**Problem to solve**
Below is a block of records; repeat all of them exactly.

Entries with model source code:

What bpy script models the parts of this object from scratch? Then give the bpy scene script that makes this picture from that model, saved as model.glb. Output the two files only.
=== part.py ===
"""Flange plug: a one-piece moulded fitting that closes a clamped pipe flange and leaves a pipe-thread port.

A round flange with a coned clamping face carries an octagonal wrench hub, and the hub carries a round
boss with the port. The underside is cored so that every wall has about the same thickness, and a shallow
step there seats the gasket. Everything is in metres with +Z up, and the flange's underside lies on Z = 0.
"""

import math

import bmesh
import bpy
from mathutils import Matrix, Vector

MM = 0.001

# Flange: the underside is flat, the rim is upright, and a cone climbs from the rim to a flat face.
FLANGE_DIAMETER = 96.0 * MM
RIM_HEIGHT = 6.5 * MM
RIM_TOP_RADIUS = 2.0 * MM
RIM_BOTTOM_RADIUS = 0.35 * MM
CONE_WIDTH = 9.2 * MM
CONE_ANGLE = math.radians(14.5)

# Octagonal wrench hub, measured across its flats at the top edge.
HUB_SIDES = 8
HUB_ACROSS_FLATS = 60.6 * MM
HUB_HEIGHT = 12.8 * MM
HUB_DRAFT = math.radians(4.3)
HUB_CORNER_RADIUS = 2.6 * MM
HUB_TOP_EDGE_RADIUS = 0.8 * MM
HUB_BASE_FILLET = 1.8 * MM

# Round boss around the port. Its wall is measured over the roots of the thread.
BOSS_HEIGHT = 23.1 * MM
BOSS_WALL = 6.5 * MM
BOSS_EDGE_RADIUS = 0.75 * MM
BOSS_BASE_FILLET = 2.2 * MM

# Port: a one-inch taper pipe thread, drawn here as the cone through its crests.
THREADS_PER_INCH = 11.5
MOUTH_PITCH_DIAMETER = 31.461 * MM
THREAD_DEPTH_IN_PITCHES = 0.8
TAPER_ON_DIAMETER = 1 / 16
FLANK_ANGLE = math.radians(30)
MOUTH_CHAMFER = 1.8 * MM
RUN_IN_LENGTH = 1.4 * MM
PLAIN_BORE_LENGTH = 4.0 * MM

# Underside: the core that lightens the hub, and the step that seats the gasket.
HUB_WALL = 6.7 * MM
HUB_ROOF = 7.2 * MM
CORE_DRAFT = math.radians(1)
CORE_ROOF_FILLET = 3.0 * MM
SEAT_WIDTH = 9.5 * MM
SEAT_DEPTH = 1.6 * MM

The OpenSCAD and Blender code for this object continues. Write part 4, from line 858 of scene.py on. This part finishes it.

**Answer to this task**
What bpy script models the parts of this object from scratch? Then give the bpy scene script that makes this picture from that model, saved as model.glb. Output the two files only.
=== part.py ===
"""Flange plug: a one-piece moulded fitting that closes a clamped pipe flange and leaves a pipe-thread port.

A round flange with a coned clamping face carries an octagonal wrench hub, and the hub carries a round
boss with the port. The underside is cored so that every wall has about the same thickness, and a shallow
step there seats the gasket. Everything is in metres with +Z up, and the flange's underside lies on Z = 0.
"""

import math

import bmesh
import bpy
from mathutils import Matrix, Vector

MM = 0.001

# Flange: the underside is flat, the rim is upright, and a cone climbs from the rim to a flat face.
FLANGE_DIAMETER = 96.0 * MM
RIM_HEIGHT = 6.5 * MM
RIM_TOP_RADIUS = 2.0 * MM
RIM_BOTTOM_RADIUS = 0.35 * MM
CONE_WIDTH = 9.2 * MM
CONE_ANGLE = math.radians(14.5)

# Octagonal wrench hub, measured across its flats at the top edge.
HUB_SIDES = 8
HUB_ACROSS_FLATS = 60.6 * MM
HUB_HEIGHT = 12.8 * MM
HUB_DRAFT = math.radians(4.3)
HUB_CORNER_RADIUS = 2.6 * MM
HUB_TOP_EDGE_RADIUS = 0.8 * MM
HUB_BASE_FILLET = 1.8 * MM

# Round boss around the port. Its wall is measured over the roots of the thread.
BOSS_HEIGHT = 23.1 * MM
BOSS_WALL = 6.5 * MM
BOSS_EDGE_RADIUS = 0.75 * MM
BOSS_BASE_FILLET = 2.2 * MM

# Port: a one-inch taper pipe thread, drawn here as the cone through its crests.
THREADS_PER_INCH = 11.5
MOUTH_PITCH_DIAMETER = 31.461 * MM
THREAD_DEPTH_IN_PITCHES = 0.8
TAPER_ON_DIAMETER = 1 / 16
FLANK_ANGLE = math.radians(30)
MOUTH_CHAMFER = 1.8 * MM
RUN_IN_LENGTH = 1.4 * MM
PLAIN_BORE_LENGTH = 4.0 * MM

# Underside: the core that lightens the hub, and the step that seats the gasket.
HUB_WALL = 6.7 * MM
HUB_ROOF = 7.2 * MM
CORE_DRAFT = math.radians(1)
CORE_ROOF_FILLET = 3.0 * MM
SEAT_WIDTH = 9.5 * MM
SEAT_DEPTH = 1.6 * MM

The OpenSCAD and Blender code for this object continues. Write part 4, from line 858 of scene.py on. This part finishes it.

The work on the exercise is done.